Going through the little town of Keremeos in the South Okanagan, in spite of the chilly fall air, we are always warmed by the festive attitude of the residents. It’s harvest time, and rather than have scarecrows, they have straw people all through the downtown area. I wish I could have done them justice with less blurry shots, but you’ll get the idea of the fun on the streets of this fruit growing town.

Can you find the straw people?

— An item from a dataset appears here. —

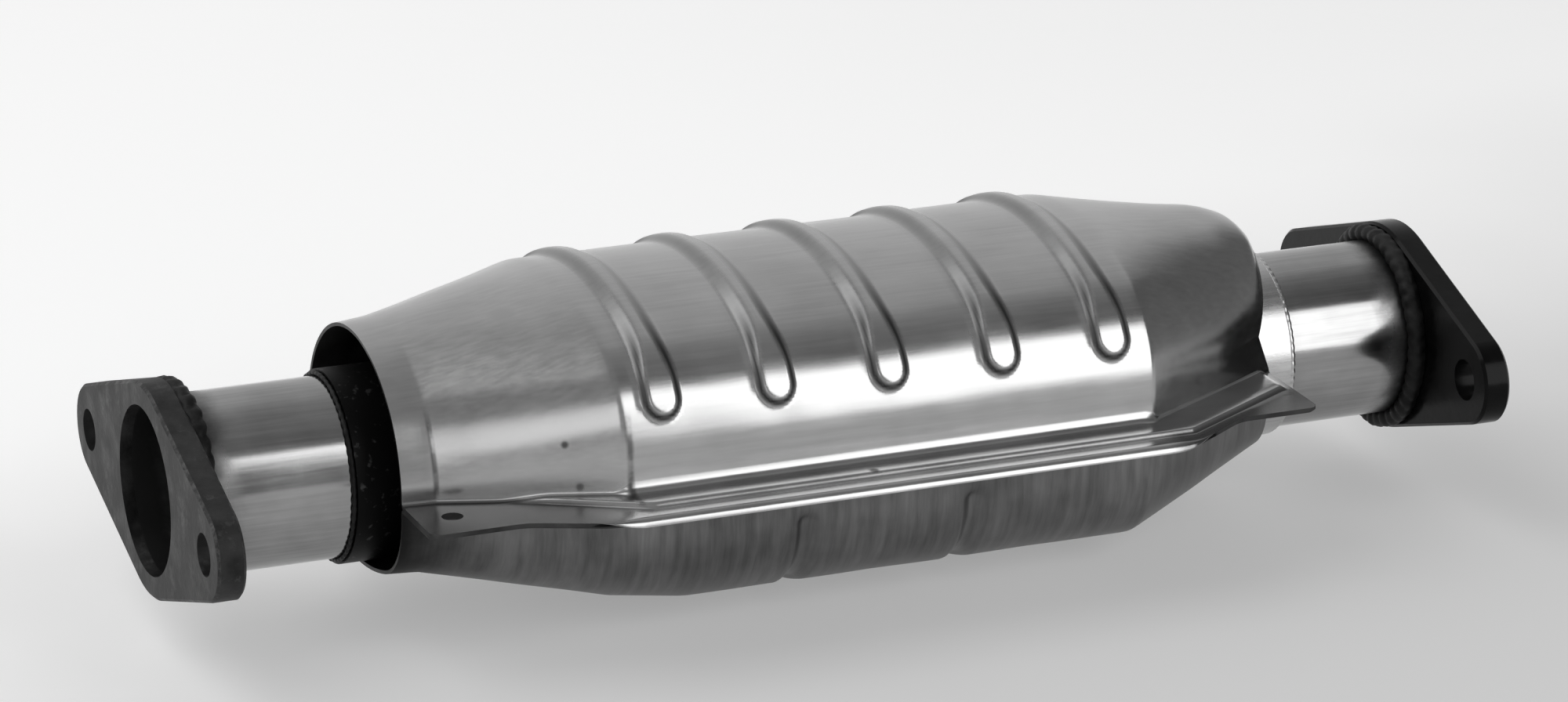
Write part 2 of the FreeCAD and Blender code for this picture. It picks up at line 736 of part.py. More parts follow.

Two in this photo.

 

One here.

Two here.

Two here.

One here.

All seem to be pointing to the fruit markets that line the road farther along.

Did you know that pumpkins are a tasty vegetable when prepared as you would any other squash?

This is pumpkin time, as well as onions, garlic, and winter apple time.

Squashes and cauliflowers, melons and tomatoes.

And if you don’t feel like shopping but just want to stop for a bit and let the kids play in the park, the local quail welcomes you. He’s like the quail version of “Big Bird.” Can you see him there to the left of the big tree with the yellow leaves?

Here is a close up of him – although very blurry – to help you find him.

The Okanagan is full of quail, quite tiny wild chicken-like birds that have so many cute habits it’s a shame to kill them for food (although I must admit, they are SO tasty).

I love quail, dead (on my plate) or alive (in my backyard), but mostly alive.

This “Big Bird” put a long-lasting smile on my face as we drove through Keremeos.